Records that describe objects
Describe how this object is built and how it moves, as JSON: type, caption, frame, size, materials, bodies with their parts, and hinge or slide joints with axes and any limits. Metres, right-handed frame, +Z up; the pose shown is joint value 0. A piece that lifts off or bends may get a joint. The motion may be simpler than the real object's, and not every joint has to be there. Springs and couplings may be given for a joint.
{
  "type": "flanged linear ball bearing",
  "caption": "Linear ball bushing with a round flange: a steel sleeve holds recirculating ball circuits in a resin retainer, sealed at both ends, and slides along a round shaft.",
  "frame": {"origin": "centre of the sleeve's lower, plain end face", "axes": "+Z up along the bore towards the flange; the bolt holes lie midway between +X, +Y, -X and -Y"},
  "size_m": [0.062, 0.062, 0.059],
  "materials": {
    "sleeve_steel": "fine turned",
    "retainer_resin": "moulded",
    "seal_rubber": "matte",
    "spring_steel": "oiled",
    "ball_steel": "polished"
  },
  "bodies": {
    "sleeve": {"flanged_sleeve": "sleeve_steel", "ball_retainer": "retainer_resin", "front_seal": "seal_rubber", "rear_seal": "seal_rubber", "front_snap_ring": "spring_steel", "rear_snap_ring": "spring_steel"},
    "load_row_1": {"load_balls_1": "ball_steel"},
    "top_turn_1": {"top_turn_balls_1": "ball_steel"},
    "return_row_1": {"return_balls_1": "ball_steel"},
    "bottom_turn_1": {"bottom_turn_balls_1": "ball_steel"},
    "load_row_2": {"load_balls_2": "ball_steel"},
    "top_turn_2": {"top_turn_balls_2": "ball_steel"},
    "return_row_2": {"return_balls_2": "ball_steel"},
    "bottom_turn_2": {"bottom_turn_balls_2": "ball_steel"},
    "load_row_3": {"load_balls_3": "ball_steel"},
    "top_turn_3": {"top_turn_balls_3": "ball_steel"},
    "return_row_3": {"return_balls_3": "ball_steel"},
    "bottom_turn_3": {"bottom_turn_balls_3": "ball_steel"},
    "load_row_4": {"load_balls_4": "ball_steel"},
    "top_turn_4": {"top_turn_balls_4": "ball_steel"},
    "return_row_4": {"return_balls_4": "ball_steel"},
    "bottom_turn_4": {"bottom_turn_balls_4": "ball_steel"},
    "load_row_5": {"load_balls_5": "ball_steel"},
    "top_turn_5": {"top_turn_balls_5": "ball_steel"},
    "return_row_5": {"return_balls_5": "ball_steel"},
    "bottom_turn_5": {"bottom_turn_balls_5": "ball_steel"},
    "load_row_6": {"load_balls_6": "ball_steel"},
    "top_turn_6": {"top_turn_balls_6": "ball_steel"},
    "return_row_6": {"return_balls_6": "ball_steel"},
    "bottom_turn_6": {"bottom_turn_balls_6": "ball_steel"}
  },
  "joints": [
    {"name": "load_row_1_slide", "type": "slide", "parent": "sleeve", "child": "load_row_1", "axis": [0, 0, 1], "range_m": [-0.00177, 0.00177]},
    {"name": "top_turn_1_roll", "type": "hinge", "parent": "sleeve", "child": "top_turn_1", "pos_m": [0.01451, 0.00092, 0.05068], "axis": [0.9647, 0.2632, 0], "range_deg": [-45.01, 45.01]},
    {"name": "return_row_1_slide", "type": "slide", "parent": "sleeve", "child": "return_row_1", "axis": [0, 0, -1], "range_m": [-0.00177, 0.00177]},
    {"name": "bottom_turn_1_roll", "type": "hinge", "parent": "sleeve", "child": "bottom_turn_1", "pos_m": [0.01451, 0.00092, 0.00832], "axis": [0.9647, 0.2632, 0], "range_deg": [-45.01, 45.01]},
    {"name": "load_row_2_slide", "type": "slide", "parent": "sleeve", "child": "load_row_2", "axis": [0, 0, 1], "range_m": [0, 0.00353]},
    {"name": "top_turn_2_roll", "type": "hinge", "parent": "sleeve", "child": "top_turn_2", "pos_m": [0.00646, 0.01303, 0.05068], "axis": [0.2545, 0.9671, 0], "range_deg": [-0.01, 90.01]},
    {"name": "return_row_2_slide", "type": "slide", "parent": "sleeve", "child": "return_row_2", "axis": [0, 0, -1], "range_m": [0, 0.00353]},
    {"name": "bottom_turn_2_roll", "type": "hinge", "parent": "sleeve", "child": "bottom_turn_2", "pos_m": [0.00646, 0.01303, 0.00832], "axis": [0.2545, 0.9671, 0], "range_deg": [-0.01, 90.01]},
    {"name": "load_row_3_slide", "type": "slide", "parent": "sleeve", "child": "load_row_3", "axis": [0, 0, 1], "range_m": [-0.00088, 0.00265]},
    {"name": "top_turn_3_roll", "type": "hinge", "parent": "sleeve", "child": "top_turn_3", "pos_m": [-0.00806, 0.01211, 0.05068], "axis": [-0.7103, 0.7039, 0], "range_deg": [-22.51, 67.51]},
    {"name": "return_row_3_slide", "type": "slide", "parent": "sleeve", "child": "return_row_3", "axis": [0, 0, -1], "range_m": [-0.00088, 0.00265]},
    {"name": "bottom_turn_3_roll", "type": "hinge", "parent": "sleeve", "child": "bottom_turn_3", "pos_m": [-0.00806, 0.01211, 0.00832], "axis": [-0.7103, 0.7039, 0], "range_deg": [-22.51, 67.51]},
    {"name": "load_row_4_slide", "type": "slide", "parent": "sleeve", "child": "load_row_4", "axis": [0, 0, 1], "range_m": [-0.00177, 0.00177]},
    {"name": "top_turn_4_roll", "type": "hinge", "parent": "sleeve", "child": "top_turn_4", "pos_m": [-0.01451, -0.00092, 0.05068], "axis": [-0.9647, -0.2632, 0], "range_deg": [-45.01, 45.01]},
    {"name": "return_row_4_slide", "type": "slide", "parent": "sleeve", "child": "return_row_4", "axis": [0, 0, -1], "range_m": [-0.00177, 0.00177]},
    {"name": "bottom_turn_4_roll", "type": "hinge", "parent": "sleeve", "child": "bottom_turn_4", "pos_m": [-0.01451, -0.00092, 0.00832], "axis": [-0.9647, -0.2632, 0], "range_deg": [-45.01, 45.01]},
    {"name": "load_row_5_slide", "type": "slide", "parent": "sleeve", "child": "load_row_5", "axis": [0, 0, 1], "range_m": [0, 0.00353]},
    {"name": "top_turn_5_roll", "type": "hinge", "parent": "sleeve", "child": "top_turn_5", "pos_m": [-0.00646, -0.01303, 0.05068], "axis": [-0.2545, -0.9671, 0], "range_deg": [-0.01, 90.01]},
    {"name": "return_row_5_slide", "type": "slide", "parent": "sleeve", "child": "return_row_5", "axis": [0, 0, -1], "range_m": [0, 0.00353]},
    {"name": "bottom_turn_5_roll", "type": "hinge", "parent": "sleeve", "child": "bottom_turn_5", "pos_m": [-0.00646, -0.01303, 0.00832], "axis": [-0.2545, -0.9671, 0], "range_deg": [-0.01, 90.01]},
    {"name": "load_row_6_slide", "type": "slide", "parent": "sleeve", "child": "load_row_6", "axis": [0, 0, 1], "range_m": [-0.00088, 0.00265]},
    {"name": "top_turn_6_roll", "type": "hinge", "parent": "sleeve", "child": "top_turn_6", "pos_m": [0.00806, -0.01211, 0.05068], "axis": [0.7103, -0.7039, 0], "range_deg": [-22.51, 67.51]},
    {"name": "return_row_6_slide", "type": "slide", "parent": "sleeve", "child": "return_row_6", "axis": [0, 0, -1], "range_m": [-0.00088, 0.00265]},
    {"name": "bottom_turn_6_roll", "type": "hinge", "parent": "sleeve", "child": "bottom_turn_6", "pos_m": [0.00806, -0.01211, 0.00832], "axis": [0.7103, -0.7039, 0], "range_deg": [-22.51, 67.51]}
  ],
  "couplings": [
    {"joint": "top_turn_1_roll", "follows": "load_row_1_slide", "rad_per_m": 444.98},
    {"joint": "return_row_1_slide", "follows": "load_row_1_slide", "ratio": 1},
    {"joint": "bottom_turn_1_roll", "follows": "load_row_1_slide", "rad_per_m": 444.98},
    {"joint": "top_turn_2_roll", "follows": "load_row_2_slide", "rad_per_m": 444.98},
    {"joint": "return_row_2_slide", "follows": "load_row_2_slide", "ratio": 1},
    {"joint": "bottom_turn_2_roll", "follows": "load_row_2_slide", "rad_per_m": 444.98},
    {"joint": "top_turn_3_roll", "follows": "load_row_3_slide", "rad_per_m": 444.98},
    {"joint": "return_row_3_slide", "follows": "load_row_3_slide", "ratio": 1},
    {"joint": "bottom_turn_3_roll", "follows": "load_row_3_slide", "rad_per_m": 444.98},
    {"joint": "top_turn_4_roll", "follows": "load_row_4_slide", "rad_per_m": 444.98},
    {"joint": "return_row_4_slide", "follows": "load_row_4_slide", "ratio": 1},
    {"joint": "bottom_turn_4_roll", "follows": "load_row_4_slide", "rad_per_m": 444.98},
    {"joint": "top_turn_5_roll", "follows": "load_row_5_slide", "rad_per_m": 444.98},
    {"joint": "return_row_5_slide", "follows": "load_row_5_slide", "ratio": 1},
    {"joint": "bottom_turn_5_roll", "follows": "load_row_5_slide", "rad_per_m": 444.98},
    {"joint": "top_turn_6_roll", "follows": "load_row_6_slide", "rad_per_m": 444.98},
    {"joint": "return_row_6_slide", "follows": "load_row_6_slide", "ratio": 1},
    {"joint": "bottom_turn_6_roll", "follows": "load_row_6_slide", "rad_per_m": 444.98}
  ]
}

==

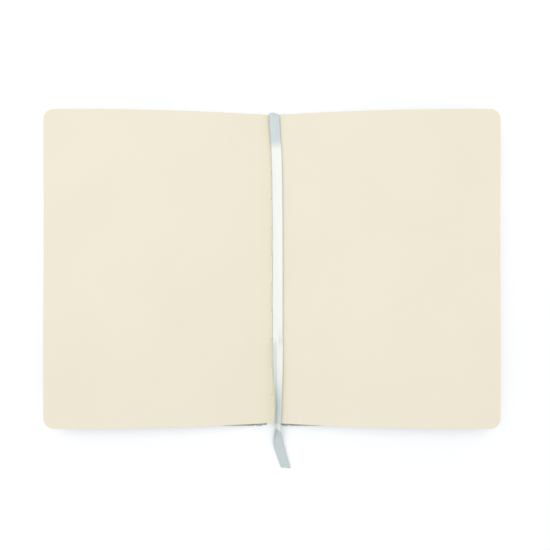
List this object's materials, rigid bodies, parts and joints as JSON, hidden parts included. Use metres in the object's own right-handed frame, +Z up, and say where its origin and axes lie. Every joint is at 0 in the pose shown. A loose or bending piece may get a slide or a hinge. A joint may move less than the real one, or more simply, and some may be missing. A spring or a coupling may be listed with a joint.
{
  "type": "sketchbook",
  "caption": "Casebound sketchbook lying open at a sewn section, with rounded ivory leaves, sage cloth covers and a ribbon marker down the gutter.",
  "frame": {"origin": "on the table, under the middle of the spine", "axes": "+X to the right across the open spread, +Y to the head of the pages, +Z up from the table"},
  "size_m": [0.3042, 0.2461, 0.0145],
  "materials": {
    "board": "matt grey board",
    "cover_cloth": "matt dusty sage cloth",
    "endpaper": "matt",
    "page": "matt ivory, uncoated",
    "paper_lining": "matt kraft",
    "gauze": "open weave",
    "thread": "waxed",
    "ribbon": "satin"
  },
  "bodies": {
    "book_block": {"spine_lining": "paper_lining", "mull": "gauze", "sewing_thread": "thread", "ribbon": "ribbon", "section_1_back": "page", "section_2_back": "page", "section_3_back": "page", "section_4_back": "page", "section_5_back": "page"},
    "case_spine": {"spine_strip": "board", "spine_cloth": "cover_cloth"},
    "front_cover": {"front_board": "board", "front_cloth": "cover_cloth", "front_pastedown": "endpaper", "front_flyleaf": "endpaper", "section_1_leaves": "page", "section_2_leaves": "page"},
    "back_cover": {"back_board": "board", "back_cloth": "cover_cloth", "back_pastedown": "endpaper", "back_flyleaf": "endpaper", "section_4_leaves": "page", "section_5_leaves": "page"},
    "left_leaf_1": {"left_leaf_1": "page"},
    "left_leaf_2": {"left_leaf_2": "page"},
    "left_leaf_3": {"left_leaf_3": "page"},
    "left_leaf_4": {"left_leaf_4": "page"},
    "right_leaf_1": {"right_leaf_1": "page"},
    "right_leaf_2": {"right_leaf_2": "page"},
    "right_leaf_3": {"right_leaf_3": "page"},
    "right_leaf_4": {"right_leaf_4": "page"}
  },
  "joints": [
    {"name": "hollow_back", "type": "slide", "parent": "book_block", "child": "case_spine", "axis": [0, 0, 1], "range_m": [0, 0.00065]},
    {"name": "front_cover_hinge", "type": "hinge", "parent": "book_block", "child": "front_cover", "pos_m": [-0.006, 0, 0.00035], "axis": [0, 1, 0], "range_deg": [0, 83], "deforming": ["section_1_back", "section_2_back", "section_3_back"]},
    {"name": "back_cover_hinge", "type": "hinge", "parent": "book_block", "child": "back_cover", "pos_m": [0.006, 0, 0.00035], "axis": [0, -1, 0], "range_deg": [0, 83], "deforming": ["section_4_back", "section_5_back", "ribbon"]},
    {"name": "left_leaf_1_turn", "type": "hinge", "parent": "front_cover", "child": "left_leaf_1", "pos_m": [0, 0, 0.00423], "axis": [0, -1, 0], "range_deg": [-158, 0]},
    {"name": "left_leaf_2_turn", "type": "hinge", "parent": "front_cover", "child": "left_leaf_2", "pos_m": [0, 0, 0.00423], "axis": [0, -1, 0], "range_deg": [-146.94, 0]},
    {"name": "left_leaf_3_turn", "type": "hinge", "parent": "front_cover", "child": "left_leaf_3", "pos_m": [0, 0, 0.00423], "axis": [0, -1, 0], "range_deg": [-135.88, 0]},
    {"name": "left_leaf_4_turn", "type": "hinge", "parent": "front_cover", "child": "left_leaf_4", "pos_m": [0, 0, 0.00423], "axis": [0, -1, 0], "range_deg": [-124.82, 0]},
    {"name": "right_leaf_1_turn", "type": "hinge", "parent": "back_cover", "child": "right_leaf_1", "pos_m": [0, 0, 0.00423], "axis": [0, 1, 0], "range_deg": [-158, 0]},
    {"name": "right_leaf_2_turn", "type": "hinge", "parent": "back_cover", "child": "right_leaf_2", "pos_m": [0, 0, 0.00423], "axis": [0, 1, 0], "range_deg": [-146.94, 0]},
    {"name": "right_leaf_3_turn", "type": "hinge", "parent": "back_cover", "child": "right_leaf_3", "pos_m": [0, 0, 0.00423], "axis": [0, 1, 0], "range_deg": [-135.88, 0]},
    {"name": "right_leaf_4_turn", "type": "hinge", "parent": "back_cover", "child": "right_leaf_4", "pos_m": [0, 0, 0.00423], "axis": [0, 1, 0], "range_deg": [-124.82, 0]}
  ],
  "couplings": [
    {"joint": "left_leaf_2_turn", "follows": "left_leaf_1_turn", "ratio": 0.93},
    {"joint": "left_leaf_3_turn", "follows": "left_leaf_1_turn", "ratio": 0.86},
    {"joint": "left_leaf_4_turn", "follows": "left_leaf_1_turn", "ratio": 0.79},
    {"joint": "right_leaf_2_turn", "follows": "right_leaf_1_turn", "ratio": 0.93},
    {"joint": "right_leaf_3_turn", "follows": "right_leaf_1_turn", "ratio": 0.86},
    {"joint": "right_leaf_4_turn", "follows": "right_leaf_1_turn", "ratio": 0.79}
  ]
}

◆ **Aim**
In the entries above, find each line with the word "materials" and copy it.

◆ **Response for this exercise**
Describe how this object is built and how it moves, as JSON: type, caption, frame, size, materials, bodies with their parts, and hinge or slide joints with axes and any limits. Metres, right-handed frame, +Z up; the pose shown is joint value 0. A piece that lifts off or bends may get a joint. The motion may be simpler than the real object's, and not every joint has to be there. Springs and couplings may be given for a joint.
  "materials": {
List this object's materials, rigid bodies, parts and joints as JSON, hidden parts included. Use metres in the object's own right-handed frame, +Z up, and say where its origin and axes lie. Every joint is at 0 in the pose shown. A loose or bending piece may get a slide or a hinge. A joint may move less than the real one, or more simply, and some may be missing. A spring or a coupling may be listed with a joint.
  "materials": {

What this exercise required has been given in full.